A carreira de Iara nas viagens teve início há quase seis décadas, quando atuava como professora em escolas do Rio de Janeiro — preserva intacto o sotaque carioca. Começou a levar turmas de alunos, de ônibus, em passeios pelo nordeste brasileiro e, mais tarde, foi convidada por uma agência para levar pequenos grupos ao Exterior. Em uma das suas primeiras idas à Disney, acompanhou o humorista Chico Anysio, que viajava com a família, pelo parque famoso.
Ainda no Rio de Janeiro, começou a viajar com grupos de gaúchos. Foi na volta de uma viagem a Orlando que conheceu, através de outros casais do Rio Grande do Sul, o marido, Marcelo Mendonça. Mudou-se para Porto Alegre após o casamento, em 1975. A chegada foi marcante: para divulgar seus serviços, alugou um caminhão de bombeiros, encheu de bonecos da Disney, e saiu lançando brinquedos pela cidade.
— Queria apresentar a Tia Iara, mostrar que estava chegando — conta a carioca, que frequentemente refere-se a si mesma na terceira pessoa.
Passou 12 anos trabalhando vinculada a uma agência até que, nos anos 1980, resolveu abrir a Tia Iara Central de Viagens & Turismo, na Rua Coronel Bordini (mais tarde mudaria para outro ponto na mesma via). A loja ainda é onde passa boa parte do tempo: de segunda a sexta-feira, chega ao local às 8h30min e, não raro, sai apenas após as 18h30min. Também trabalha aos sábados pela manhã — passa o restante do fim de semana em uma propriedade na Zona Sul, onde se entretém fazendo mudas de plantas.

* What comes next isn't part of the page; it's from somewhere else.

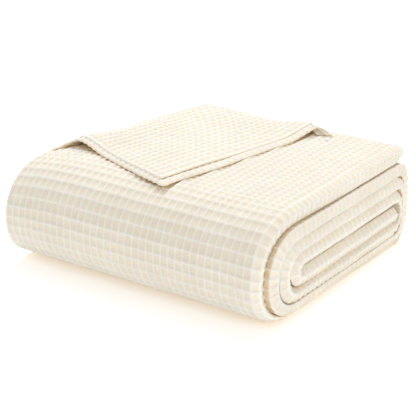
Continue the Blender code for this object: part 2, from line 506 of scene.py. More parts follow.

Apesar da boa relação com crianças e adolescentes, não teve filhos. Atualmente, para passar mais tempo perto do companheiro, que necessita do auxílio de cuidadoras, viaja apenas duas vezes por ano, em janeiro e julho — com os grupos maiores, de cerca de 150 jovens. Para deixar os pais tranquilos, grava tudo e transmite pela "TV Tia Iara", da qual é a principal apresentadora.
— Falo muito para eles sobre família, é importante. E fazemos homenagens. Os pais ficam emocionados — diz, orgulhosa.
Sua agência até trabalha com outros roteiros — cada vez menos, acredita, em razão da internet. Mas a Disney que fez a fama ainda é o carro-chefe da marca, que, anos atrás, quis registrar com as orelhas do camundongo famoso. Teve os planos frustrados — a versão antiga da personagem estaria em domínio público desde 2003, mas uma mudança na legislação norte-americana que se tornou conhecida como "Lei Mickey" prorrogou por vinte anos os direitos autorais —, mas não guardou rancor. Além das dezenas de imagens e miniaturas da personagem espalhadas pela agência, ostenta nas paredes foto de seu criador, Walt Disney.
— Já leu a biografia dele? Tem uma história linda, é um gênio. Quando ele morreu (de câncer de pulmão, em 1966), tive um ataque de choro. É meu maior ídolo até hoje — diz.